Becoming a high school basketball coach often seems like the natural progression for a lot of former high school players. It’s also a field that many parents think that they might be suited for. Regardless of what’s leading you down the path to wanting to become a high school basketball coach, we want to give you the tools to not only land the job, but to help you have success.
Being an Assistant Coach
Let’s first talk about what it takes to be an assistant high school basketball coach. When head coaches are searching for assistants (typically freshmen, JV, and varsity assistant coaches, they are looking for:
- Loyalty – They don’t want somebody to will talk bad about them behind their back.
- Understanding of the game – Head coaches want to be sure that their assistants have a strong grasp of the game. This includes offensive strategy, defensive strategy, and more.
- Ability to teach – Are you able to articulate your knowledge of the game and teach it to players?
- Reliability – Head coaches can’t be worrying about if you’re going to be places on time
- Strong work ethic – Head coaches can’t ask their players to work their tails off if the staff isn’t willing to, as well.
- Ability to build relationships – It’s very important that assistants build a strong rapport with the players.
- High character – As a coach in the program, you have to live and breathe the program’s culture. That typically equates to being a high character individual.
- Strong communication – It’s important that you’re in constant communication with your head coach. Let him know things you’re seeing with the team.
- Talent evaluators – How well can you evaluate talent? Can you tell the difference between a good ‘open gym’ player & a player that fits into your team’s system?
- Tech-savvy – A lot of ways to evaluate teams is done with technology now. Teams use software like hudl and krossover to break down their film. The more tech-savvy you are with that stuff, the better.
- Willingness to help – Head coaches are looking for guys to step up and help out when it’s needed. Are you able to provide that?
- Organization – A lot of assistant duties rely on organizational skills. It’s imperative you’re able to keep things organized.
- Lifelong learners – Head coaches want guys that are willing to learn. You may have to learn and then teach their system, so they want guys that are willing to do that.
- Commitment – Head coaches want assistants that truly want to be at the school they’re coaching at and have a 100% commitment to the program. Anything less is cheating the team.
That may seem like a lot, but that’s honestly not even scratching the surface. Assistants have to be willing and able to accept the roles that the head coach gives them and give their full commitment to it. It’s not an easy job being a high school assistant, but it can be extremely rewarding if you give it the proper energy and focus.

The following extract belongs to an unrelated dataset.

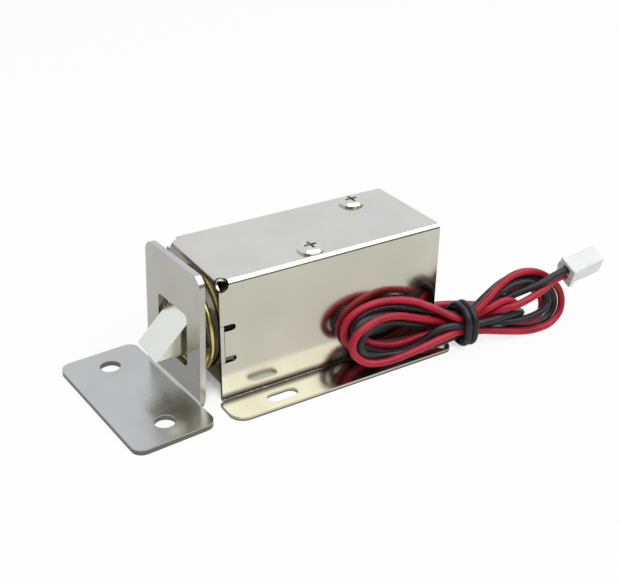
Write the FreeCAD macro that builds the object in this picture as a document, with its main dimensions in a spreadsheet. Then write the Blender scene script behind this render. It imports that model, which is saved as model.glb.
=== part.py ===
import FreeCAD, Part
import math
import os
import re
import Sketcher

# Cabinet solenoid lock with its strike and its lead, in millimetres.
# The origin is the centre of the four mounting slots, on the plane of the case's flanges.
# The bolt points to -X, +Z is up, and the lead lies behind the case on the -Y side.

Vector = FreeCAD.Vector
Placement = FreeCAD.Placement
Rotation = FreeCAD.Rotation

# The case, folded from one sheet: a top, two sides, two flanges and a front wall.
case_length = 54.0
case_sheet = 0.82
flange_reach = 7.65
flange_front_corner = 3.2
flange_rear_corner = 2.0
flange_bend_inside = 0.52
top_bend_outside = 1.24
front_setback = 0.9
front_wall_bottom = 4.5
front_seam = 0.1
corner_relief = 3.3
corner_relief_inset = 0.7
lug_bottom = 9.5
lug_top = 17.9
lug_play = 0.1
lug_slot_reach = 2.6
lug_slot_width = 1.4
slot_spacing_long = 29.2
slot_from_side = 4.3
slot_length = 6.9
slot_width = 3.1
bolt_window_play = 0.25
bolt_window_corner = 0.6
screw_hole_play = 0.2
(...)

Becoming a High School Basketball Head Coach
After being an assistant for a few years, you may think it’s time that you head out and look to finally be the leader of your own program. Most head coaches will have honest discussions with you to let you know if you’re ready to make that leap or not.
If you do decide it’s time to make the jump, here’s what you’ll need.
Put a resume together of all of your experiences that are relevant to coaching. That includes your playing career, any coaching experience that you’ve previously had, along with any teaching experience. Be sure that your resume is properly formatted and is easy to read.
Most jobs are going to want you to submit a cover letter with your resume. Your cover letter should convey why you want the job, the experience that qualifies you for the job, and what administration can expect from you should you get it.
Your portfolio is something you can present to administration to give them a complete overview of how the program will be run with you as the leader. Within your portfolio, you should include:
- Program Mission Statement
- Program Goals
- Coaching Philosophy
- Building Your Culture
- Offseason Training/Player Development
- Offensive Philosophy
- Defensive Philosophy
- Practice Planning
- Youth Player Development
- Coach-Parent Rapport
If schools view your resume, cover letter, and portfolio and decide that you may be a good fit for their program, they will likely call you in for an interview. These interviews are typically conducted with 2-5 people (typically the AD and principal are always involved, but sometimes more). You should try to prepare for your interview as best you can.
You should be prepared to answer questions that revolve around:
- Why you’re interested in the position
- Your coaching philosophy
- Qualities of a great coach
- Your communication style
- Your strengths
- Your goals for the program
- Player development
Moreso than anything, be yourself in the interview. Sell the interviewing committee on who you are as a person and basketball coach. Don’t try to portray yourself as somebody that you’re not.
High school basketball coaching jobs are highly coveted positions, so don’t be discouraged if you don’t get the first opportunity you apply for. Stay resilient and don’t get discouraged.